** start of Provided material **
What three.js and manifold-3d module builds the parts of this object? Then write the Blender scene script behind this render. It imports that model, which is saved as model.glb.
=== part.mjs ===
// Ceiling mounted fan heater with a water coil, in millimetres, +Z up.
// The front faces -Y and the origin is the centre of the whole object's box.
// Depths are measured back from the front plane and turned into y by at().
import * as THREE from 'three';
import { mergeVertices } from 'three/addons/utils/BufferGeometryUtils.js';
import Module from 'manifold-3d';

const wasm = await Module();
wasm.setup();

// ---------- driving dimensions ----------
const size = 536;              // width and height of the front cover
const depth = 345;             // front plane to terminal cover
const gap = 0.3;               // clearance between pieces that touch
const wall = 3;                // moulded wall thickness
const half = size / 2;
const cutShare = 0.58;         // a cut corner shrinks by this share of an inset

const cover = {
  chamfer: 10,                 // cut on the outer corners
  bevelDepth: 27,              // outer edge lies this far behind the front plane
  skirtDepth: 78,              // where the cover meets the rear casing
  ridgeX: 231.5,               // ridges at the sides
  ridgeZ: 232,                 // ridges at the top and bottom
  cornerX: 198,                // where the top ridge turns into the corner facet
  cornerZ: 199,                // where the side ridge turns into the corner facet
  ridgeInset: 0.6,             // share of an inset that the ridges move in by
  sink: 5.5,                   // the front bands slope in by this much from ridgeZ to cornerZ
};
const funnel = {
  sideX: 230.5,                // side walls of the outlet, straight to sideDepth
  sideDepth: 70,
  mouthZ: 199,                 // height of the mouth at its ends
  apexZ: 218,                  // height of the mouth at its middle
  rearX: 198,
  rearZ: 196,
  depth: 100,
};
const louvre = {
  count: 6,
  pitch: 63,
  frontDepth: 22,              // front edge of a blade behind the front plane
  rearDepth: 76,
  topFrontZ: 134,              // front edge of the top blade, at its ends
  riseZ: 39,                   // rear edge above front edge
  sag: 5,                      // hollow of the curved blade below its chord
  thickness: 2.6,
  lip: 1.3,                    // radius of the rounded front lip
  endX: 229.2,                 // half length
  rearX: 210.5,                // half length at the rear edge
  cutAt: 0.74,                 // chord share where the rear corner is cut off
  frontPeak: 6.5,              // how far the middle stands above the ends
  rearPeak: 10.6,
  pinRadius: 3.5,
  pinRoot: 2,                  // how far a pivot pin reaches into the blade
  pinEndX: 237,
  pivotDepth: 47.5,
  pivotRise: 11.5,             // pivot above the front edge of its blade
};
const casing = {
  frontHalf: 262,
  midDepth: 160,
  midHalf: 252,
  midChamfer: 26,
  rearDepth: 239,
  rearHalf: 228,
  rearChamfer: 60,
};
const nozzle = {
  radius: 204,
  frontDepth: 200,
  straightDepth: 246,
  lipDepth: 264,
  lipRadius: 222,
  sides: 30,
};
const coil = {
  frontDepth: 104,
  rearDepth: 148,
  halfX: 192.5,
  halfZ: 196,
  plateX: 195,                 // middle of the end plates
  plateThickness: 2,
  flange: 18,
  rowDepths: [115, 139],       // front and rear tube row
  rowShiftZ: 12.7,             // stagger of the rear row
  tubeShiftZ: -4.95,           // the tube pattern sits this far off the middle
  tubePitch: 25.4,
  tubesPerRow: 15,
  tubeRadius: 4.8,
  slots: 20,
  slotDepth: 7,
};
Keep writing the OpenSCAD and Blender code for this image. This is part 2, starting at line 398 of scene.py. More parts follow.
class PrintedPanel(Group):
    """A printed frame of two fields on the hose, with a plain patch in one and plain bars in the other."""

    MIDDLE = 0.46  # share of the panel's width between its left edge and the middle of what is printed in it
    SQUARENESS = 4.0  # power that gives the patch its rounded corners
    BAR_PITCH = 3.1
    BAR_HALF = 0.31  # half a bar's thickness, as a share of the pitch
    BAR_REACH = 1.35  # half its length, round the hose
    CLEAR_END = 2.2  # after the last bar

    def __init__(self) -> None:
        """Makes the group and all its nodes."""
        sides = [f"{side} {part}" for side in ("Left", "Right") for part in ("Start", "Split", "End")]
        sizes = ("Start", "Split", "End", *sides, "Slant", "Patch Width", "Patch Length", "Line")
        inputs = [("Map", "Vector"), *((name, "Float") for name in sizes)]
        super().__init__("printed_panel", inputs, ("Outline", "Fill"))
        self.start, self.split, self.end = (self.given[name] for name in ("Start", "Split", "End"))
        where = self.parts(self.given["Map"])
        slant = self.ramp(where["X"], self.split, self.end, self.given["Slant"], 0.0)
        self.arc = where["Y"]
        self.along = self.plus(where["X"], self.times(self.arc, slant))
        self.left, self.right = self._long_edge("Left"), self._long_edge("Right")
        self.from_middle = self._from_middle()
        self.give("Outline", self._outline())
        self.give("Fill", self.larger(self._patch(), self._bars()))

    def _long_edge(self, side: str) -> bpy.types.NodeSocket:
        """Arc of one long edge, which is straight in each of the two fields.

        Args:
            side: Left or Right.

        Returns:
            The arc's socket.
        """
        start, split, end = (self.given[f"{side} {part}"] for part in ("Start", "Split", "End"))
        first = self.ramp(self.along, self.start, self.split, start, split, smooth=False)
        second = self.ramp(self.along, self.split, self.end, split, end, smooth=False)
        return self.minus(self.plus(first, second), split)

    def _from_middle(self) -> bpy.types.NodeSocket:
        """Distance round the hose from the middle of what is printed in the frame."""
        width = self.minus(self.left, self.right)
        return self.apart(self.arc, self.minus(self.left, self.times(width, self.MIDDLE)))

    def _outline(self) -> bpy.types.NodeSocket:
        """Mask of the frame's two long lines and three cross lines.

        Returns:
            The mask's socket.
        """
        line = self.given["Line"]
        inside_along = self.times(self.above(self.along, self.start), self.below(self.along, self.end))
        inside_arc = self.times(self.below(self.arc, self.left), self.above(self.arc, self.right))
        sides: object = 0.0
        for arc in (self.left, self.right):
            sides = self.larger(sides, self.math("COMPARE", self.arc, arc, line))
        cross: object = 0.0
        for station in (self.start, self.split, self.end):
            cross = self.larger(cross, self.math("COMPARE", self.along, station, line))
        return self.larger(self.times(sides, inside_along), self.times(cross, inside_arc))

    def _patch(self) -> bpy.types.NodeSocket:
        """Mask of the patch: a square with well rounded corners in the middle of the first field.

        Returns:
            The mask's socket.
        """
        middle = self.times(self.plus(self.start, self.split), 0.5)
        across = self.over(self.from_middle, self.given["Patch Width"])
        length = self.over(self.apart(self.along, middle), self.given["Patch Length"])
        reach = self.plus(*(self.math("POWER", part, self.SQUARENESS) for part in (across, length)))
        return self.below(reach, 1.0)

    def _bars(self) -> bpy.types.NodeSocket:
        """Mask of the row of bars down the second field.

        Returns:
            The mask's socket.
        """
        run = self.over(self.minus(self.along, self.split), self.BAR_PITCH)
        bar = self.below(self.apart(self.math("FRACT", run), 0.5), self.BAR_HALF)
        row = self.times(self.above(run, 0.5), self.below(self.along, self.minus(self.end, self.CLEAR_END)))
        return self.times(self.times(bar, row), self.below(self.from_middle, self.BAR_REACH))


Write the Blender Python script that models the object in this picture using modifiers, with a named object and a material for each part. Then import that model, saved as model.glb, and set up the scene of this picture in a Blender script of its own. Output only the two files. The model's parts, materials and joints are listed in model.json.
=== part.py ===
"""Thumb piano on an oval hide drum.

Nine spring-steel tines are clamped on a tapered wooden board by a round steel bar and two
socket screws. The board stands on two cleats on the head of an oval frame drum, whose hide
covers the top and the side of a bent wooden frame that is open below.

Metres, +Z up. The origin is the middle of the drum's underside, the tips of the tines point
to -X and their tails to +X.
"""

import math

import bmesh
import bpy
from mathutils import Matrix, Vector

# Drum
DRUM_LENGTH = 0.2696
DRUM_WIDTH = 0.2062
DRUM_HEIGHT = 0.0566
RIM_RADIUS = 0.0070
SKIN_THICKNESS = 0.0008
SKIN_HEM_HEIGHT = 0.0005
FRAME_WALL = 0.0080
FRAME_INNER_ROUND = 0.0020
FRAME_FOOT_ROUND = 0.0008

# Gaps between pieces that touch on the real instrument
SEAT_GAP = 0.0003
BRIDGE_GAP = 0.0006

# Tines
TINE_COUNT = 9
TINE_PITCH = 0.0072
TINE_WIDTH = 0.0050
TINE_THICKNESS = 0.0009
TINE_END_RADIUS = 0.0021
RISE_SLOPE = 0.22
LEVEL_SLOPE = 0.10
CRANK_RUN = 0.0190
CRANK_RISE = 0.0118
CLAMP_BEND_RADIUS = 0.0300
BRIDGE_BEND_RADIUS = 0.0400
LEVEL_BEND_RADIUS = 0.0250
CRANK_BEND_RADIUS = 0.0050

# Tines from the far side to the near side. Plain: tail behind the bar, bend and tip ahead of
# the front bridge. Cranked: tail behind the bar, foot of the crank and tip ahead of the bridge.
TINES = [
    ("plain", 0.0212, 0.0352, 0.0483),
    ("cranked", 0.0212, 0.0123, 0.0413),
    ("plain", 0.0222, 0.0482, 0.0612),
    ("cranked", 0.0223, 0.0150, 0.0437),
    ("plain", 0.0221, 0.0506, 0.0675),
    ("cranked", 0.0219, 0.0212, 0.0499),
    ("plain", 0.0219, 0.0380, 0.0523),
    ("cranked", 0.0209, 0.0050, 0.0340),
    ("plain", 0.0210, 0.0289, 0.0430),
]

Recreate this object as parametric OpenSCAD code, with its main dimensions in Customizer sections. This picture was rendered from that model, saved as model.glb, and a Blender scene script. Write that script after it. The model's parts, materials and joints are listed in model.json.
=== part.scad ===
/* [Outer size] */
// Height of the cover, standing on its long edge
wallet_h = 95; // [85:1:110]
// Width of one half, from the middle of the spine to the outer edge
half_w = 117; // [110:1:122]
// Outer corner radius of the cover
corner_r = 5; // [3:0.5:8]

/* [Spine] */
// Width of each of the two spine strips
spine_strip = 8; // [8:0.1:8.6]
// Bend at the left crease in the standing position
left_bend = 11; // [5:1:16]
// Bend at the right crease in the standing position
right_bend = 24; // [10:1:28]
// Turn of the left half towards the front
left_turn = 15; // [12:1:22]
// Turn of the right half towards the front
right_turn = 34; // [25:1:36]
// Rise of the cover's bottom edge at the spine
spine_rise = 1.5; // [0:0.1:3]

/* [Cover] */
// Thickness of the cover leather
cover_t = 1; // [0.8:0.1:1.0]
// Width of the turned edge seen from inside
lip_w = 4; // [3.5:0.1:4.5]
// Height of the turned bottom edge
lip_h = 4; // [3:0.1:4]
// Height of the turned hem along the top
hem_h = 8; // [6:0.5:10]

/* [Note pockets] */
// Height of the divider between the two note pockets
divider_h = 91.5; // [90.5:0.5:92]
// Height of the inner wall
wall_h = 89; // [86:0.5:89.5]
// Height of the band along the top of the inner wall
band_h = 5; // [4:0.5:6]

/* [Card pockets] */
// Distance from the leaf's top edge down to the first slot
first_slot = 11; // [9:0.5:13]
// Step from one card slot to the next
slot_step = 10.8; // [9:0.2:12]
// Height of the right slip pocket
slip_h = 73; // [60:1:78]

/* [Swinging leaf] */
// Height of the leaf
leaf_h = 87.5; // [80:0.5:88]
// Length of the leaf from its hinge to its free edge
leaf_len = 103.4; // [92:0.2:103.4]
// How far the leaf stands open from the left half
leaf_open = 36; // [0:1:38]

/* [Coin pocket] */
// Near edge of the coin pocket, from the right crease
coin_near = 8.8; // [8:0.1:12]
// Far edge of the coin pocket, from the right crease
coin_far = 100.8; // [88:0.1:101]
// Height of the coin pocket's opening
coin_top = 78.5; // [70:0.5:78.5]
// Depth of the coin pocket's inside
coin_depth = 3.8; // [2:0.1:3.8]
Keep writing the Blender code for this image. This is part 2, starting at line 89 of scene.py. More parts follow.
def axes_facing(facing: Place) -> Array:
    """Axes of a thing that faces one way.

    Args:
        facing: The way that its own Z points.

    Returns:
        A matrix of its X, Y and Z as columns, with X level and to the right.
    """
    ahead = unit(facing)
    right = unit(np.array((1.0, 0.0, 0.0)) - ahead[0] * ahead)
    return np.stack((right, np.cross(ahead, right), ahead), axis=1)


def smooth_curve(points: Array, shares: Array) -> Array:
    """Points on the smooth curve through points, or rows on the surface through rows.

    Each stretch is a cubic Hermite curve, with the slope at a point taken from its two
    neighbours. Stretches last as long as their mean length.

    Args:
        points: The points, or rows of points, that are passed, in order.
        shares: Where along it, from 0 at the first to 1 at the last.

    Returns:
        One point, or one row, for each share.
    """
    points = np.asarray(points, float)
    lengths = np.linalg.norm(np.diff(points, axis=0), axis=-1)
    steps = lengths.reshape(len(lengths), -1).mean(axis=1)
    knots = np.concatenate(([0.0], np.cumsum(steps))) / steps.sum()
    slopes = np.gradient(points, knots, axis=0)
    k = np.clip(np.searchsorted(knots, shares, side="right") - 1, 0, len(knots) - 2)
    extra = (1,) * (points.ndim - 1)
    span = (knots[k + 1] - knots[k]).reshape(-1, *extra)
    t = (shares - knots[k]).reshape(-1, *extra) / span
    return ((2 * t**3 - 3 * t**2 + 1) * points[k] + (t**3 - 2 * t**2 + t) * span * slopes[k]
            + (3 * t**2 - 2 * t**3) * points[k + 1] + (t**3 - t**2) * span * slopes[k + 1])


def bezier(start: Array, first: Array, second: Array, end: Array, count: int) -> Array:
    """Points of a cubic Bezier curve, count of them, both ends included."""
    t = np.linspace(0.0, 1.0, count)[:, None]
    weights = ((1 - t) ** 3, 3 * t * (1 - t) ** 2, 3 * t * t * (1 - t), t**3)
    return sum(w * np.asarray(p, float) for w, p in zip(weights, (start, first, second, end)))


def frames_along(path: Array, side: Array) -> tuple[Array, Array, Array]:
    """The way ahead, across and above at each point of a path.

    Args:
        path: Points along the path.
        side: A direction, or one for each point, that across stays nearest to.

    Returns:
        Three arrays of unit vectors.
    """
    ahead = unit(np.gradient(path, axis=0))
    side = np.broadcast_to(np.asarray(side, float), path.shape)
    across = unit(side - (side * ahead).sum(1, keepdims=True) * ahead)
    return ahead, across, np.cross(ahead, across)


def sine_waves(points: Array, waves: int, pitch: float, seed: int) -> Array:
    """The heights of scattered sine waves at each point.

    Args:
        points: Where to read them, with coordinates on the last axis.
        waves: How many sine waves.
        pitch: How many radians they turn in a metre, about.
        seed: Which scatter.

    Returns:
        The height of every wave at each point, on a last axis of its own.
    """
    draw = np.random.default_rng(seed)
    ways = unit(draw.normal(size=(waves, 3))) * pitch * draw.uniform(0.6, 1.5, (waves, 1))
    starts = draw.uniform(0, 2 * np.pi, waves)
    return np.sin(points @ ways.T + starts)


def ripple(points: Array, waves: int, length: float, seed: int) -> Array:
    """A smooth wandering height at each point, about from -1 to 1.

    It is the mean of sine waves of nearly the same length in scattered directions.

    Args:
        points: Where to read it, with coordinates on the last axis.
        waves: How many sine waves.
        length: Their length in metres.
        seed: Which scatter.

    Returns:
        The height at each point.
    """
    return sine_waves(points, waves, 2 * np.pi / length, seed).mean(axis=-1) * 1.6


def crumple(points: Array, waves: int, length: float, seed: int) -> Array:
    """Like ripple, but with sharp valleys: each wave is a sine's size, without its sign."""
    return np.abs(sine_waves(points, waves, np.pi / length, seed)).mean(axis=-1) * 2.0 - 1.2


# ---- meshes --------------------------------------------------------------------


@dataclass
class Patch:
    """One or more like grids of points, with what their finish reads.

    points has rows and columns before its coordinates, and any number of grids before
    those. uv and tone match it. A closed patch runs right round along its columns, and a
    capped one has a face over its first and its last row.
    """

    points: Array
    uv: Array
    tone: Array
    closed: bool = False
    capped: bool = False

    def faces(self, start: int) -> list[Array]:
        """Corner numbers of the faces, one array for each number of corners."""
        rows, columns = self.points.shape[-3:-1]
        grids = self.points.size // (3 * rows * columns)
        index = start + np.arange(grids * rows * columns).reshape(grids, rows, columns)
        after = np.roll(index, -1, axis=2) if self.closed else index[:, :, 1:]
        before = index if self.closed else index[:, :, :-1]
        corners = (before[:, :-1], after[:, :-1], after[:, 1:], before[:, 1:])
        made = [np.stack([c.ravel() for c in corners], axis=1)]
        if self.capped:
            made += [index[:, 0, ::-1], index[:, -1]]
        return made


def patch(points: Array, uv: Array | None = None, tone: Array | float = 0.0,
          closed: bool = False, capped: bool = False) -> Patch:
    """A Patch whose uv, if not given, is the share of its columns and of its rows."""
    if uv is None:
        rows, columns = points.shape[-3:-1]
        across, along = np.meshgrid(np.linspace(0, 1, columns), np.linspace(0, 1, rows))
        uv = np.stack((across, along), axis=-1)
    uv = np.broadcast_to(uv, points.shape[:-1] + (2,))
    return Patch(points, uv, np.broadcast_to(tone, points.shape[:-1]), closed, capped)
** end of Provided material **
• What you will do: Go over the records above and tally each line that includes "image". Give the total by itself.

• Written answer: 2